Among her first acts was to decree huge financial allocations to the Bolivian military and to absolve them legally in advance of any violations they commit against the population in the wave of peaceful protests that followed the coup.

Explaining her entry to the Assembly bearing the Bible, Añez told the BBC it was “an act of faith” to return religion to Government. When the BBC reporter noted that the constitution establishes Bolivia as a non-denominational state, she responded that separation between Church and State “was an imposition of Evo Morales”. “They abused their time in office to impose that on Bolivians because they had the votes in Parliament,” she added.

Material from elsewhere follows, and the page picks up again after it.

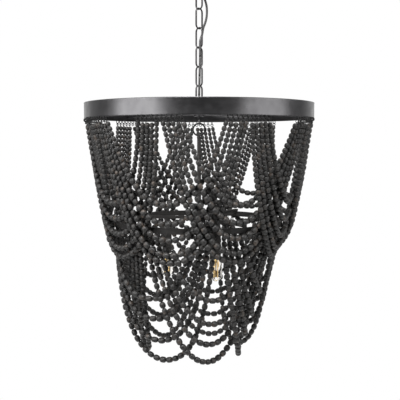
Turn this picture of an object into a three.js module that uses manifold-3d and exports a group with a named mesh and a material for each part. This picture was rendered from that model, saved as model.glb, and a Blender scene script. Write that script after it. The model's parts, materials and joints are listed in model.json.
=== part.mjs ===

The combination of unabashed support for the military, an unapologetic evangelical and individualistic interpretation of the Bible and the ‘Gospel of Wealth’, and indifference to democratic procedures and the rights of the poor and indigenous displayed by the de facto regime in Bolivia, parallels similar movements in Latin America like the one which has brought to power President Bolsonaro in Brazil with support of extremely conservative evangelical groups. Concern for the poor, justice and mercy are not Gospel values on which these militant Christians place high priority.

The Catholic Church in the continent, and others concerned for true justice and peace are being challenged, not to join the bandwagon of these militant Christians against the poor, nor simply to criticise them from afar, but rather by example and in dialogue give unmistakable witness to our conviction that  “whatever we do for the least of these our brothers and sisters, especially for and with the indigenous people of the region, we do for Him”.

It is high time, in deed not just in word, to end oppression and injustice against the region’s indigenous people. It began with Columbus, Cortes, Pizarro and genocide. Will we end it in Bolivia?